Bike sizes and 'Winter' bike

dac

Well-Known Member
Hi all,

Just a quick couple of questions on bike sizes and 'Winter' bikes.

1) I'm 6' 4" and have read on forums that I would require a road (cyclecross, sportive) bike with a 62cm frame. I aim to buy a second-hand bike but finding one with a 60-63cm frame local to me is very difficult. When I look at online stores they list 58cm bikes as for 6' 1"-4". That would do me and I find loads of second-hand bikes in that size. Should I stay concentrating on a 62cm frame? Yes I could go in a few different shops but those shops won't sell all the bikes brands (different sizes) I see with a 58cm frame online.

2) What is meant by a 'Winter' bike? I often see winter bike mentioned with old or cheap bikes. Is it so if a bike becomes scuffed/dirty during the winter months it wouldn't really matter too much. Surely, you would want your best bike used in the winter time to give you a safer chance in dealing with the winter elements (rain, ice, etc..).

Thanks.
 
Location
Loch side.
Your height is only part of the story. Crotch height or inseam is more important. Measure yourself.
Stand flat foot in your socks against a wall. Take a spirit level (get it from the garage before you stand against the wall) and have a helper push it into your crutch so that it sits where a bike saddle would sit but it is horizontal.

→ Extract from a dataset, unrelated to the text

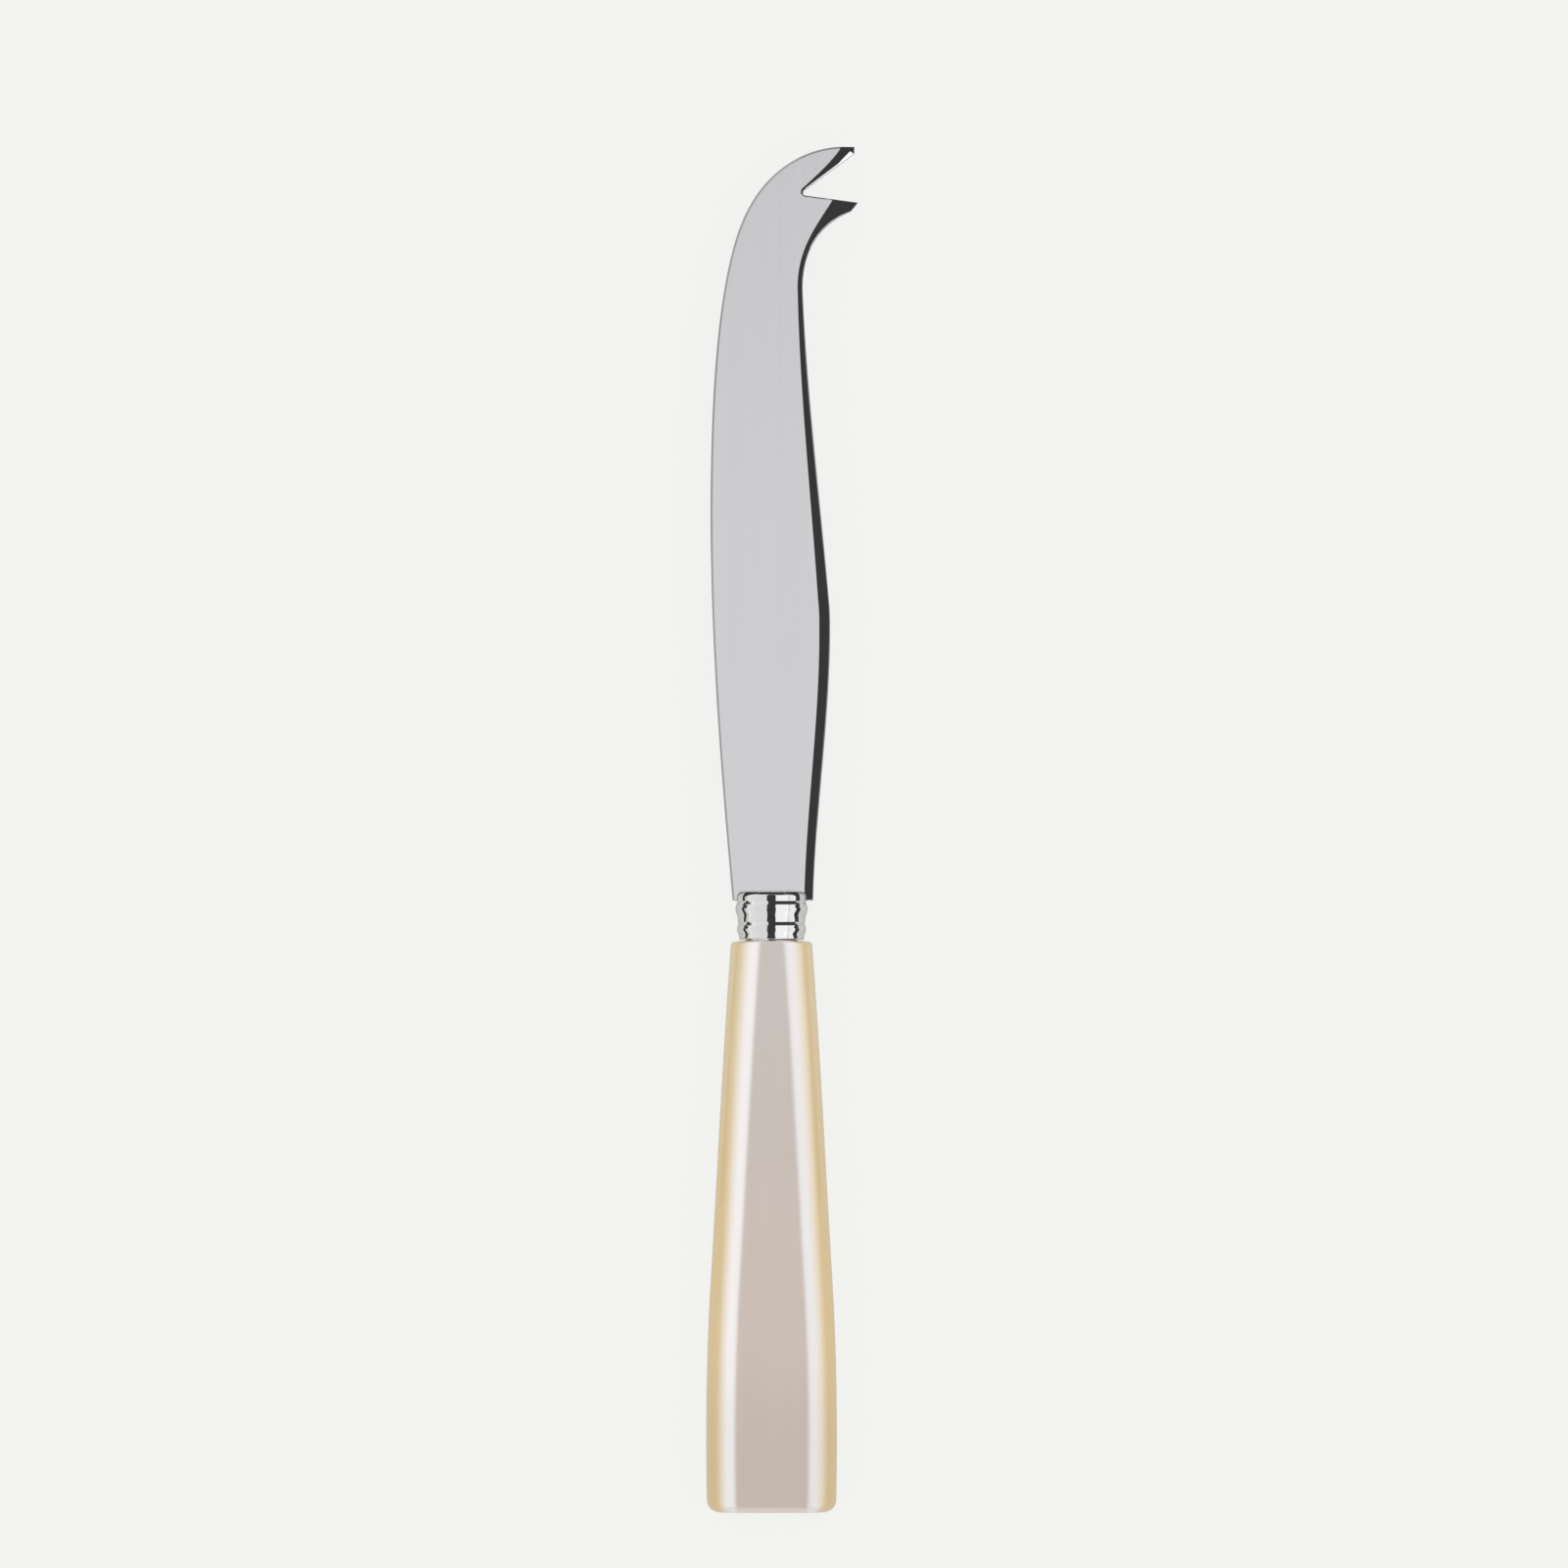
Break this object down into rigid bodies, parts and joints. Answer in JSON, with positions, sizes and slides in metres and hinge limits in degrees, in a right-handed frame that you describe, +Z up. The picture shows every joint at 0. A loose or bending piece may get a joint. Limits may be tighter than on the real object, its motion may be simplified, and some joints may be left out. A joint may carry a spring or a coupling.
{
  "type": "cheese knife",
  "caption": "Cheese knife with a curved, forked steel blade, a ribbed steel ferrule and a flared pearl handle, lying flat.",
  "frame": {"origin": "centre of the handle's flat back face, on which the knife lies", "axes": "+X from the butt towards the blade's tip, +Z up out of the face it lies on, +Y towards the cutting edge"},
  "size_m": [0.2507, 0.0279, 0.0144],
  "materials": {
    "blade_steel": "polished stainless steel with a soft sheen on the faces and mirror ground facets",
    "ferrule_steel": "mirror polished stainless steel",
    "handle_pearl": "glossy cast acrylic with a pearl sheen, pinkish white on the faces and warm cream at the sides"
  },
  "bodies": {
    "root": {"blade": "blade_steel", "ferrule": "ferrule_steel", "handle": "handle_pearl"}
  },
  "joints": []
}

Have your helper reach around behind your buttocks and make a pencil mark on the wall where the level touches the wall.
Measure that height and multiply it by 0.66.

That is your frame size in cm, but only if the frame manufacturer uses the Centre-to-Top method. Some frames are measured centre to centre, this being the centre of the BB to the centre of the top tube. The alternative is to the top of the top tube. If the Centre to Centre method is used, modify the measurement by adding half the diameter of the top tube to the measurement.

If you fall in between available frame sizes, go for smaller if you want to have compact racing stance and larger or a more relaxed feel on the bike.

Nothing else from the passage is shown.